Reading Partners Charleston is another investee that benefitted in many significant ways through its work with SVP Charleston.
The nonprofit working in the Tri-County region, helps children become lifelong readers, empowering communities to provide individualized instruction with measurable results.
Over a three-year engagement from 2016 to 2018, SVP Charleston invested $150,000 in Reading Partners Charleston and worked to help build its internal staff capacity to allow for organizational growth.
SVP Charleston also provided the groundwork for and guidance of implementing a Resource Development Plan that included Board development, a strategic growth plan, as well as a strategic tutor recruitment and retention plan.
Over the three-year period, Reading Partners saw an increase in reading centers, students served, tutors, Board involvement, and more.
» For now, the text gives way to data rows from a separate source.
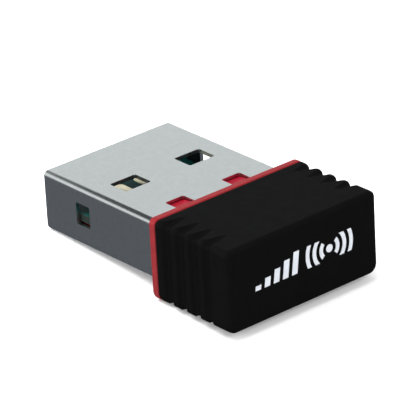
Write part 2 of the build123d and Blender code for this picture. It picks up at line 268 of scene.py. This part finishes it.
@dataclass(frozen=True)
class RolledSteel(Finish):
    """Nickel plated sheet: faint rolling lines along the plug, a soft, cloudy satin and painted shade on
    the tube's inside.
    """

    # Real rolling lines are finer: these are as coarse as they have to be to show.
    line_mm: float = 0.05
    line_share: float = 0.35
    line_spread: tuple[float, float] = (0.35, 0.65)
    line_draw: float = 0.04  # the pattern's scale along the plug against across it
    # Painted shade: a dark grey laid over the tube's inner faces, standing in for the shade inside it.
    painted_inside_shade: str = "3C3F42"
    painted_shade_depth_mm: float = 0.29  # just short of the sheet's thickness

    def colour(self, tree: bpy.types.NodeTree, place: Socket) -> Socket:
        """Cloud the plating, draw the rolling lines faintly through it and paint shade over the tube's
        inside.

        Args:
            tree: The material's node tree.
            place: Coordinates in metres.

        Returns:
            The colour's socket.
        """
        clouds = Finish.colour(self, tree, place)
        lines = self.noise(tree, self.drawn_out(tree), self.line_mm, 1.0)
        share = self.ramp(tree, lines, *self.line_spread, (0.0, self.line_share))
        outside = self.mix(tree, share, clouds, linear(self.second_shade))
        # Painted shade: the inner faces are mixed to the dark grey.
        return self.mix(tree, self.inside(tree), outside, linear(self.painted_inside_shade))

    def inside(self, tree: bpy.types.NodeTree) -> Socket:
        """Tell the tube's inside, where the painted shade goes, from its outer faces.

        Args:
            tree: The material's node tree.

        Returns:
            A socket that is 1 inside the tube and 0 on its outer faces.
        """
        low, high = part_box("plug_shell")
        depth = self.painted_shade_depth_mm * MM
        centre = (0.0, 0.0, (low.z + high.z) / 2)
        coordinates = add_node(tree, "ShaderNodeTexCoord", {})
        settings = {"operation": "SUBTRACT", 1: centre}
        shifted = add_node(tree, "ShaderNodeVectorMath", settings, {0: coordinates.outputs["Object"]})
        links = {0: shifted.outputs[0]}
        apart = add_node(tree, "ShaderNodeVectorMath", {"operation": "ABSOLUTE"}, links)
        sides = add_node(tree, "ShaderNodeSeparateXYZ", {}, {0: apart.outputs[0]})
        limits = {"X": high.x - depth, "Z": (high.z - low.z) / 2 - depth}
        within = [
            add_node(tree, "ShaderNodeMath", {"operation": "LESS_THAN", 1: limit}, {0: sides.outputs[axis]})
            for axis, limit in limits.items()
        ]
        links = {0: within[0].outputs[0], 1: within[1].outputs[0]}
        return add_node(tree, "ShaderNodeMath", {"operation": "MULTIPLY"}, links).outputs[0]

    def drawn_out(self, tree: bpy.types.NodeTree) -> Socket:
        """Give coordinates stretched along the plug, the way the sheet was rolled.

        Args:
            tree: The material's node tree.

        Returns:
            A vector socket in metres.
        """
        coordinates = add_node(tree, "ShaderNodeTexCoord", {})
        links = {"Vector": coordinates.outputs["Object"]}
        settings = {"Scale": (1.0, self.line_draw, 1.0)}
        return add_node(tree, "ShaderNodeMapping", settings, links).outputs["Vector"]

    def height(self, tree: bpy.types.NodeTree, place: Socket) -> Socket:
        """Lay the rolling lines over the plating's orange peel.

        Args:
            tree: The material's node tree.
            place: Coordinates in metres.

        Returns:
            The height's socket.
        """
        peel = self.noise(tree, place, self.relief_mm, 2.0)
        lines = self.noise(tree, self.drawn_out(tree), self.line_mm, 1.0)
        return add_node(tree, "ShaderNodeMath", {"operation": "ADD"}, {0: peel, 1: lines}).outputs[0]


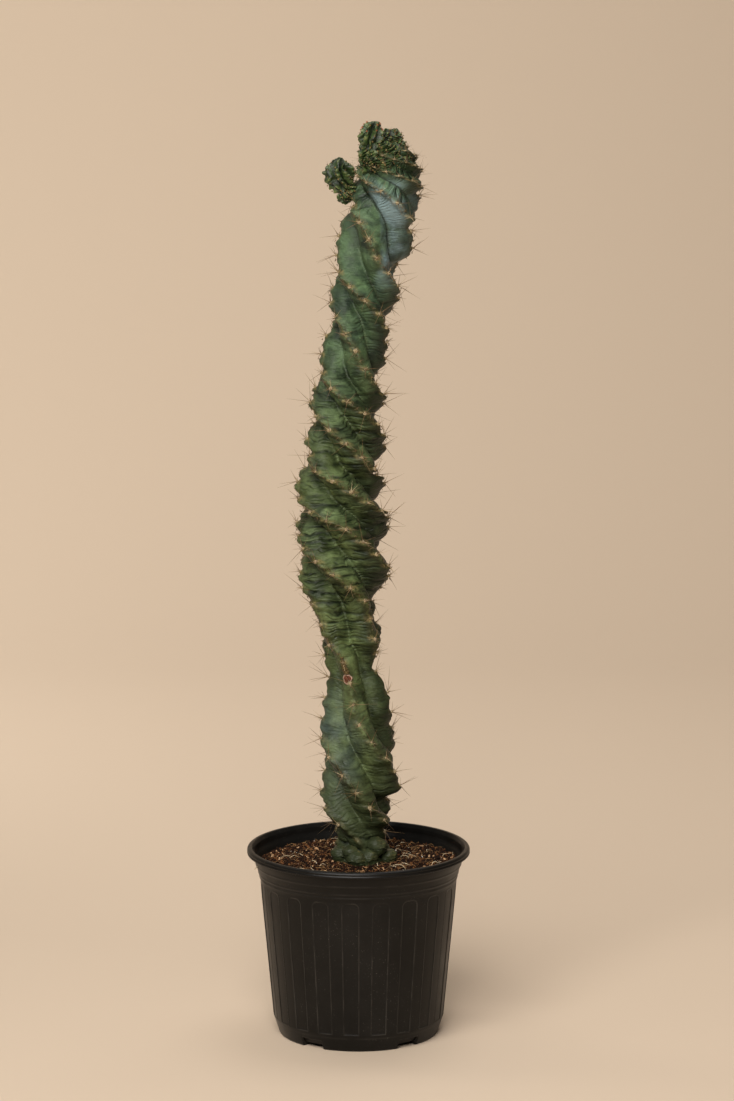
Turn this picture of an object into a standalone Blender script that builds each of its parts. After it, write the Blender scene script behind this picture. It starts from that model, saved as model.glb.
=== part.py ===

On top of these achievements, the organization saw a revenue increase of more than $600,000 across SVP Charleston’s investment period.
South Carolina Community Loan Fund
South Carolina Community Loan Fund was one of the first investees of SVP Charleston, receiving $100,000 over a two-year period from 2014 to 2015.
SCCLF is a Community Development Financial Institution that provides equitable access to capital and financing for projects that build stronger South Carolina communities — with a focus on people of color, women, low-income individuals, and those in rural communities.
Originally, the funding was set for a three-year period, but SVP Charleston and SCCLF achieved its goals within two, accelerating the financial investment.
Over the two years, SVP Charleston Partners worked with the organization on several projects — from communications to internal development and strategic planning for SC Community Development Tax Credit Legislation.
Perhaps as SVP’s most significant contribution, SVP leveraged their initial investment in SCCLF along with their reputational capital in the community to help SCCLF raise more than $2 million in 2014.
Then-CEO Michelle Mapp credited SVP for this major achievement.
“We would not have had such a tremendous year without the support of SVP Charleston and the challenge to truly leverage your investment in us,” Mapp said.